Não parou nisso. Saíram de casa juntos, o chacareiro para 208 Sul e o Vavá para encontrar não disse quem, não vinha ao caso, ali na quadra ao lado, no Supermercado Pão de Açúcar. A empregada, a baiana de 37 anos, Ana Geralda, estava por ali perto. Desde os seus 27 anos vem duas vezes por semana de Planaltina para ajudar o Vavá e a Tânia nos afazeres domésticos. Os felizes encontros do Vivaneca, alguns tiveram um dedo da Ana Geralda. Ela era quem separava ingredientes, cortava tomates, picava cebolinha, para o mestre cuca Vavá dar seu toque de Midas, tudo transformado em ouro para receber os amigos — ela, vendo a movimentação laboriosa do patrão, inocentemente perguntou se ele ia sair de casa. Foi o bastante. Vavá é daquele tipo de pessoa que cativa logo qualquer interlocutor com seu jeito espontâneo, uma alegria inspiradora, que derruba as barreiras das formalidades sociais. “Não, vou não Ana, vou ficar aqui o dia todo vendo você trabalhar”. Desarma qualquer um… Ao sair, escolheu uma mudinha de cajueiro e ofertou ao chacareiro, que alguns dias depois a plantou na área frontal à casa, entre um pé de cagaita e outro de ipê amarelo, próximo a uma placa onde se lê “Anacardium humile – Cajuzinho da Dona Joaquina”.

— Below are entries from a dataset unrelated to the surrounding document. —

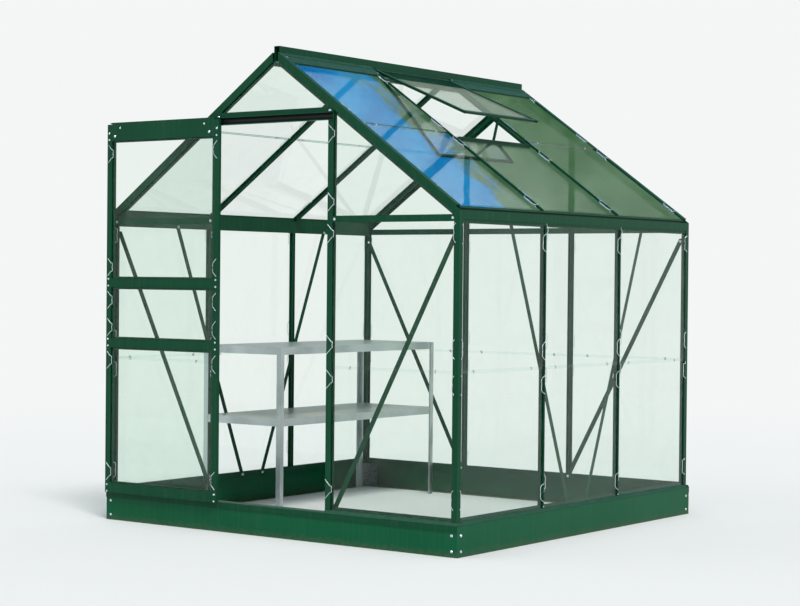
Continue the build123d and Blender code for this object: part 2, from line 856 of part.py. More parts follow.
side_bays = ((-bay_end, -bay_start), (-bay_inner, bay_inner), (bay_start, bay_end))
lower_head = pane_foot + pane_length
upper_foot = lower_head - pane_lap
for name, face in {"left_wall_glass": left_face, "right_wall_glass": right_face}.items():
    with BuildPart() as wall_glass:
        for start, end in side_bays:
            lay_pane(face, start, end, pane_foot, lower_head)
            lap_pane(face, start, end, upper_foot, pane_head)
    finish(wall_glass, name)

crossbar_groove = crossbar_web - crossbar_plate / 2 - pane_gap
gable_foot = crossbar_web + crossbar_plate / 2 + pane_gap


def gable_pane(face, start, end, foot):
    """A pane from a crossbar up to the rafters."""
    with BuildSketch(face.offset(-(glass_setback + glass_thickness))) as pane:
        with Locations(((start + end) / 2, (foot + ridge_height) / 2)):
            Rectangle(end - start, ridge_height - foot)
        add(roof_cut(rafter_face + pane_gap), mode=Mode.SUBTRACT)
    extrude(pane.sketch, amount=glass_thickness)


header_web = header_level + header_height - crossbar_height / 2
header_foot = header_web + crossbar_plate / 2 + pane_gap
front_bays = ((-bay_end, -(left_jamb_outer + pane_gap)), (jamb_outer + pane_gap, bay_end))
with BuildPart() as front_gable_glass:
    for start, end in front_bays:
        lay_pane(front_face, start, end, pane_foot, lower_head)
        lap_pane(front_face, start, end, upper_foot, crossbar_groove)
        gable_pane(front_face, start, end, gable_foot)
    gable_pane(front_face, pane_gap - left_jamb_inner, jamb_inner - pane_gap, header_foot)
finish(front_gable_glass, "front_gable_glass")

with BuildPart() as rear_gable_glass:
    for start, end in side_bays:
        lay_pane(rear_face, start, end, pane_foot, lower_head)
        lap_pane(rear_face, start, end, upper_foot, crossbar_groove)
        gable_pane(rear_face, start, end, gable_foot)
finish(rear_gable_glass, "rear_gable_glass")

hinge_place = (frame_half - vent_hinge_x - vent_hinge_depth * sin(pitch)) / cos(pitch)
trimmer_place = hinge_place - vent_length - trimmer_gap
trimmer_stop = trimmer_place - pane_gap
with BuildPart() as left_roof_glass:
    for start, end in side_bays:
        lay_pane(left_slope, start, end, roof_foot, roof_lower_head)
        lap_pane(left_slope, start, end, roof_upper_foot, roof_head)
finish(left_roof_glass, "left_roof_glass")

with BuildPart() as right_roof_glass:
    for start, end in (side_bays[0], side_bays[2]):
        lay_pane(right_slope, start, end, roof_foot, roof_lower_head)
        lap_pane(right_slope, start, end, roof_upper_foot, roof_head)
    lay_pane(right_slope, -bay_inner, bay_inner, roof_foot, trimmer_stop)
finish(right_roof_glass, "right_roof_glass")

# Trimmer under the vent's foot, between the two middle roof bars
trimmer_half = bar_place - bar_width / 2 - fit_gap
trimmer_shape = outline(
    (-seat_back, trimmer_place - trimmer_seat),
    (-seat_front, trimmer_place - trimmer_seat),
    (-seat_front, trimmer_place),
    (trimmer_rise, trimmer_place),
    (trimmer_rise, trimmer_place + trimmer_sheet),
    (-seat_front, trimmer_place + trimmer_sheet),
    (-seat_front, trimmer_place + trimmer_seat),
    (-seat_back, trimmer_place + trimmer_seat),
)
with BuildPart() as vent_trimmer:
    lay_rail(trimmer_shape, right_slope, -trimmer_half, trimmer_half)
finish(vent_trimmer, "vent_trimmer")

# Roof vent, propped open on its stay
vent_pitch = pitch - radians(vent_opening)
vent_middle_plane = Plane(
    origin=(vent_hinge_x, 0, vent_hinge_z),
    x_dir=(0, 1, 0),
    z_dir=(sin(vent_pitch), 0, cos(vent_pitch)),
)
vent_face_plane = vent_middle_plane.offset(vent_wall / 2)
vent_glass_back = vent_wall + fit_gap + glass_thickness
vent_seat_front = vent_glass_back + fit_gap
vent_seat_back = vent_seat_front + vent_wall
vent_side = outline(
    (0, 0),
    (vent_face, 0),
    (vent_face, vent_wall),
    (vent_edge + vent_wall, vent_wall),
    (vent_edge + vent_wall, vent_seat_front),
    (vent_edge + vent_wall + vent_rebate, vent_seat_front),
    (vent_edge + vent_wall + vent_rebate, vent_seat_back),
    (vent_edge + vent_wall, vent_seat_back),
    (vent_edge + vent_wall, vent_depth),
    (vent_edge, vent_depth),
    (vent_edge, vent_wall),
    (0, vent_wall),
)
vent_end = outline(
    (-vent_wall, 0),
    (0, 0),
    (0, vent_face),
    (-vent_wall, vent_face),
    (-vent_wall, vent_edge + vent_wall),
    (-vent_seat_front, vent_edge + vent_wall),
    (-vent_seat_front, vent_edge + vent_wall + vent_rebate),
    (-vent_seat_back, vent_edge + vent_wall + vent_rebate),
    (-vent_seat_back, vent_edge + vent_wall),
    (-vent_depth, vent_edge + vent_wall),
    (-vent_depth, vent_edge),
    (-vent_wall, vent_edge),
)
head_plate = outline((-vent_wall, 0), (-vent_wall, -vent_face), (0, -vent_face), (0, 0))
head_web = outline(
    (-vent_wall, -vent_edge - vent_wall),
    (-vent_depth, -vent_edge - vent_wall),
    (-vent_depth, -vent_edge),
    (-vent_wall, -vent_edge),
)
vent_foot = vent_face_plane.from_local_coords(Vector(0, -vent_length, 0))
foot_plane = Plane(origin=vent_foot, x_dir=vent_face_plane.x_dir, z_dir=vent_face_plane.z_dir)
with BuildPart() as vent_frame:
    raise_bar(vent_side, vent_face_plane, -vent_half, -vent_length, -vent_head_gap)
    mirror(vent_frame.part, about=Plane.XZ)
    lay_rail(vent_end, foot_plane, -rail_end, rail_end)
    lay_rail(head_plate, vent_face_plane, -rail_end, rail_end)
    lay_rail(head_web, vent_face_plane, -rail_end, rail_end)
    with BuildSketch(Plane.XZ):
        with Locations((vent_hinge_x, vent_hinge_z)):
            Circle(hinge_bead)
    extrude(amount=rail_end, both=True)
finish(vent_frame, "vent_frame")

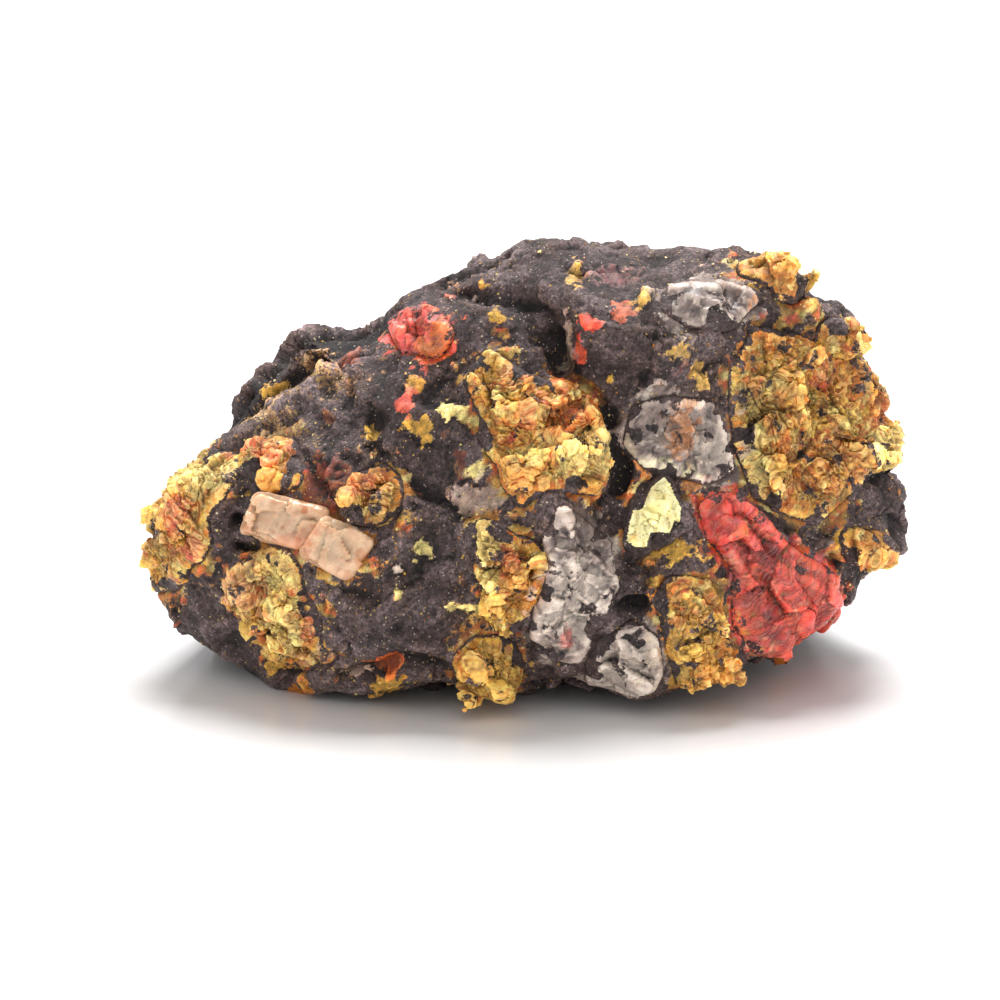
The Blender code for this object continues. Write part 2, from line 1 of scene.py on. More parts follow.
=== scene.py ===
"""Realgar with orpiment, dressed: a rough mineral specimen on a pale floor.

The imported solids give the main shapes. Each is copied here, meshed finely and broken up into facets,
cleavage steps and grains, and is coloured by its mineral. Thin cleavage plates and loose grains are
scattered over the result.

Lengths are metres, unless a name or a comment says millimetres.
"""

import json
import math

import bmesh
import bpy
import numpy as np
from bpy.props import FloatProperty, FloatVectorProperty, IntProperty, PointerProperty
from bpy.types import Operator, Panel, PropertyGroup
from mathutils import Matrix, Vector, geometry, noise
from mathutils.bvhtree import BVHTree

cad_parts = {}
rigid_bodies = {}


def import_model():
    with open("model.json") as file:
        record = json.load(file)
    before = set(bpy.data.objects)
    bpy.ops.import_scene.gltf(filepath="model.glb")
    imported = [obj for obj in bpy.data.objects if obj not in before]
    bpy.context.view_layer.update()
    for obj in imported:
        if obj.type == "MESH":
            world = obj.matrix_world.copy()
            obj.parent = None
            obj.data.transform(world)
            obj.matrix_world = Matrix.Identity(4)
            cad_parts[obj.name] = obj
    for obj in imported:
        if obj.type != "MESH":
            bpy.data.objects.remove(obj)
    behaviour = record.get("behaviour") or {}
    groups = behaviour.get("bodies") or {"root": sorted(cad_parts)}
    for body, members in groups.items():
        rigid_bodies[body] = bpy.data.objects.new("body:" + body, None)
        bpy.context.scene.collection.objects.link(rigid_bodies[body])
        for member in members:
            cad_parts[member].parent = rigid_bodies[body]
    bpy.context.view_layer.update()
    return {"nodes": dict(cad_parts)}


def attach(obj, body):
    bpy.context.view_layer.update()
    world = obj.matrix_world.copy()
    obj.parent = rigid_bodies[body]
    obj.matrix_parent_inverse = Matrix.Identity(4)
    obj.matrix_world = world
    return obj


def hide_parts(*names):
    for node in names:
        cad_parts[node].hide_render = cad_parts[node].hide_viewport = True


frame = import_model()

bl_info = {
    "name": "Realgar with Orpiment",
    "version": (1, 0, 0),
    "blender": (4, 5, 0),
    "location": "3D View > Sidebar > Specimen",
    "description": "Dresses the packed specimen with rock, crystals, cleavage plates and grains",
    "category": "Object",
}

MM = 0.001

# The viewer's line of sight goes through the heart, a point inside the specimen.
HEART = Vector((-0.25, 0.05, 15.7)) * MM
SIGHT_ELEVATION = math.radians(15)
SIGHT_DISTANCE = 0.6
RIGHT = Vector((1, 0, 0))
FORWARD = Vector((0, math.cos(SIGHT_ELEVATION), -math.sin(SIGHT_ELEVATION)))
UPWARD = Vector((0, math.sin(SIGHT_ELEVATION), math.cos(SIGHT_ELEVATION)))
EYE = HEART - FORWARD * SIGHT_DISTANCE

# A place that the viewer sees is given in pixels across and down from the top left corner of the
# viewer's frame. A pixel is this wide at the heart.
HEART_PIXEL = (522.5, 471.5)
PIXEL = 0.08 * MM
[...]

Essa área frontal, uma espécie de quintal da frente, o chacareiro batizou de “Paço da D. Joaquina”, em homenagem à sua mãe. E nada melhor do que uma árvore frutífera plantada, dando cajus todos os meses de dezembro e janeiro, para enublar aquela cena entre os blocos “F” e “D” da 304 Sul, para encobri-la com a eterna memória que as boas amizades merecem.